Its analysts additionally highlight the increasing maturity of, and consolidation in, the sector – “a handful of leading promoters dominate live music events on a worldwide basis”, it notes – with “sector behemoth” Live Nation continuing its run of acquisitions and rival AEG Presents “focusing on strengthening its ties with brands” such as MGM Resorts and Toshiba at AEG venues.
“The market is being defined and propelled by consumers’ increased demand for live, immersive, sharable experiences”
The increasing age of the average arena/stadium draw also draws comment from PwC, with the report noting that a “large proportion of the artists topping the worldwide touring charts last year, among them Bruce Springsteen, Guns N’ Roses, Paul McCartney and the Rolling Stones, have also been dominant for decades”.

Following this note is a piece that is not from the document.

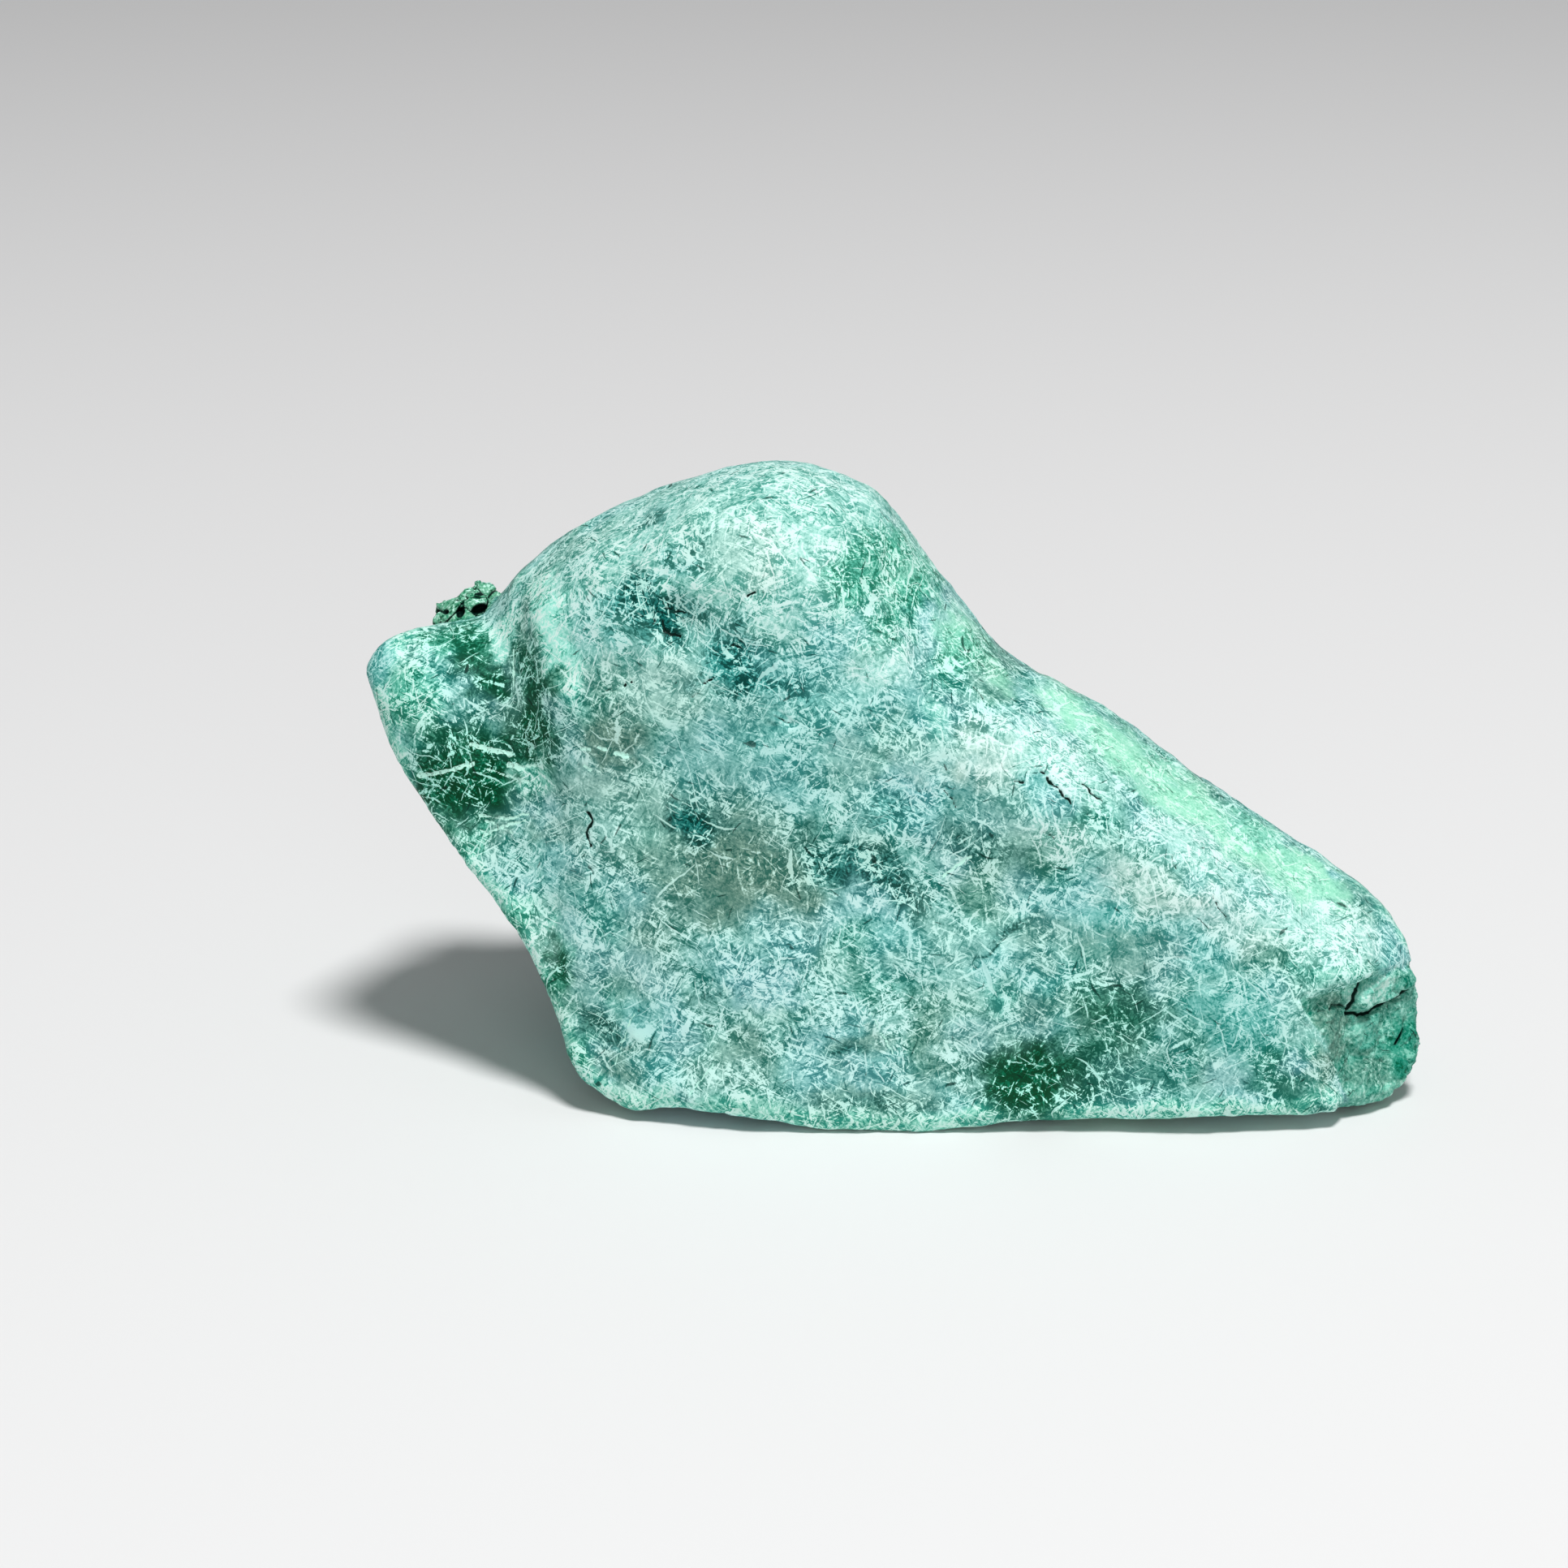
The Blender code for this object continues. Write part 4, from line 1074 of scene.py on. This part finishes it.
def areaLight(name, place, size, power):
    light = bpy.data.lights.new(name, "AREA")
    light.shape = "DISK"
    light.size = size
    light.energy = power
    lamp = bpy.data.objects.new(name, light)
    lamp.location = place
    lamp.rotation_mode = "QUATERNION"
    lamp.rotation_quaternion = (Vector(studio["aim"]) - Vector(place)).to_track_quat("-Z", "Y")
    bpy.context.scene.collection.objects.link(lamp)


def makeStudio():
    half = studio["floorSize"] / 2
    mesh = bpy.data.meshes.new("floor")
    mesh.from_pydata([(-half, -half, 0), (half, -half, 0), (half, half, 0), (-half, half, 0)],
                     [], [(0, 1, 2, 3)])
    floor = bpy.data.objects.new("floor", mesh)
    bpy.context.scene.collection.objects.link(floor)
    material = bpy.data.materials.new("paleFloor")
    material.use_nodes = True
    shader = material.node_tree.nodes["Principled BSDF"]
    shader.inputs["Base Color"].default_value = (*shade(studio["floorColour"]), 1)
    shader.inputs["Roughness"].default_value = studio["floorRoughness"]
    mesh.materials.append(material)

    areaLight("key", studio["keyPlace"], studio["keySize"], studio["keyPower"])
    areaLight("fill", studio["fillPlace"], studio["fillSize"], studio["fillPower"])
    world = bpy.data.worlds.new("sky")
    world.use_nodes = True
    sky = world.node_tree.nodes["Background"]
    sky.inputs["Color"].default_value = (*shade(studio["skyColour"]), 1)
    sky.inputs["Strength"].default_value = studio["skyPower"]
    bpy.context.scene.world = world
    bpy.context.scene.view_settings.view_transform = "Standard"


def makeCamera():
    lens = bpy.data.cameras.new("camera")
    lens.lens = eye["lens"]
    lens.sensor_width = eye["sensor"]
    lens.clip_start = eye["nearest"]
    lens.clip_end = eye["farthest"]
    camera = bpy.data.objects.new("camera", lens)
    camera.location = eye["target"] + faceOut * eye["distance"]
    camera.rotation_mode = "QUATERNION"
    camera.rotation_quaternion = (-faceOut).to_track_quat("-Z", "Y")
    bpy.context.scene.collection.objects.link(camera)
    bpy.context.scene.camera = camera


makeCamera()
say("camera set")
makeStudio()
say("floor and light set")
makeStone()

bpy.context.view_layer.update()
say("done")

The positive news for the live business, which is consistent with the findings of last year’s survey, comes amid a slowdown across the wider E&M landscape, with newspapers, magazines and home video all in decline and anaemic growth predicted for revenues from cinema box office (1.2% CAGR) and traditional TV advertising, especially in developed markets. “While there are increases in revenue, E&M is approaching an industry plateau,” says PwC.
Total E&M revenues – which also include books, outdoor advertising, radio, video games and more – are projected to increase 4.2%, from $1.8 trillion in 2016 to $2.2tn in 2021; down slightly on the 4.4% predicted last year.
“The broad pattern in the global E&M market is clear: as countries become more developed, E&M spending per capita relative to its GDP increases and growth slows,” the report reads. “In fact, most E&M segments will fail to keep pace with GDP growth over the next five years.
“Although only two segments, newspapers and magazines, are declining in absolute terms [as opposed to relatively], many others are slow-growing and not keeping pace with the general rate of economic growth.”
Although starting from a tiny base level, two of the fastest-growing sectors are esports and virtual reality (VR), both of which are “just beginning to accelerate” – and are also growing in importance for producers of live entertainment.
“A greater range of esports tournaments across a wider suite of games will mean many new consumers feel the pull of attending a live event”
Revenue from VR video – which has been embraced by several music-biz giants, including Live Nation and Universal Music Group – is set to grow at a CAGR of 91%, reaching a value of just over $8bn in 2021, while the esports, or competitive video-gaming, market will grow at 22%, with revenues reaching a more modest $874m over the same period.
However, PwC warns that margins for developers of VR technology remain “slim”, with hardware companies likely to seek a cut of the sales of the VR content in order to become profitable. “VR technology is complex, difficult to support and needs to retail at a cost acceptable to mainstream consumers – only a few early adopters will be willing to pay prices in excess of US$700 per headset seen in the current market,” the Outlook says. “No one will get rich from hardware alone; the endgame for these firms will be attempting to become the standard platform for VR and hence start to charge royalties or commission from content sales.”
Despite a steady rise in the number of people with VR headsets – there will, says PwC, by 2021 be “enough headsets in consumer hands to drive an advertising market” – virtual reality remains a potentially lucrative but “highly immature” market “with underdeveloped business models, flaky hardware and lots of experimental or low-quality content”.
The company is more upbeat on esports, which it says has so far seen “strong growth […] as interest rises worldwide, tournaments and leagues become more sophisticated and sponsorship and other development money pours in to the discipline.”
Several live music companies, including AEG, Australia’s TEG Live and Vivendi in France, have already partnered with esports promoters, with other positive indicators including the steady release of new games suitable for esports, such as recent hit Overwatch, and the creation of “suitable infrastructure” worldwide (including the opening of the Gfinity Arena, the UK’s first dedicated esports arena, in London).
“Companies need to harness the economic, social and emotional power of fans”
Additionally, “a greater range of tournaments across a wider suite of games will mean many new consumers will feel the pull of attending a live event”.
If there is one overarching theme from the 2017 report, it’s the importance of “user experience”: By increasing engagement with fans – and in the process collecting more data – companies can, it reads, “further refine, target and engage their core audiences in ways that delight and retain them. That ultimately creates further opportunities for value creation.”
Christopher Vollmer, PwC’s global advisory leader for entertainment and media, explains: “Amid an ever greater supply of media, businesses that are fan-centric will find themselves with audiences that are more engaged, more loyal and spend more per capita. To thrive in the experience-driven marketplace characterised by this year’s Outlook, companies need to attract and harness the economic, social and emotional power of fans.”
“The next era of differentiation in E&M is being defined and propelled by consumers’ increased demand for live, immersive, sharable experiences,” adds Deborah Bothun, PwC global entertainment and media leader. “Consumers want to get closer, more engaged and better connected with the stories they love – both in the physical and digital worlds.”
A similar, ticketing-specific, report published earlier this year by Technavio gave a 7% CAGR for concert ticketing, with a 2021 value of $24.6bn.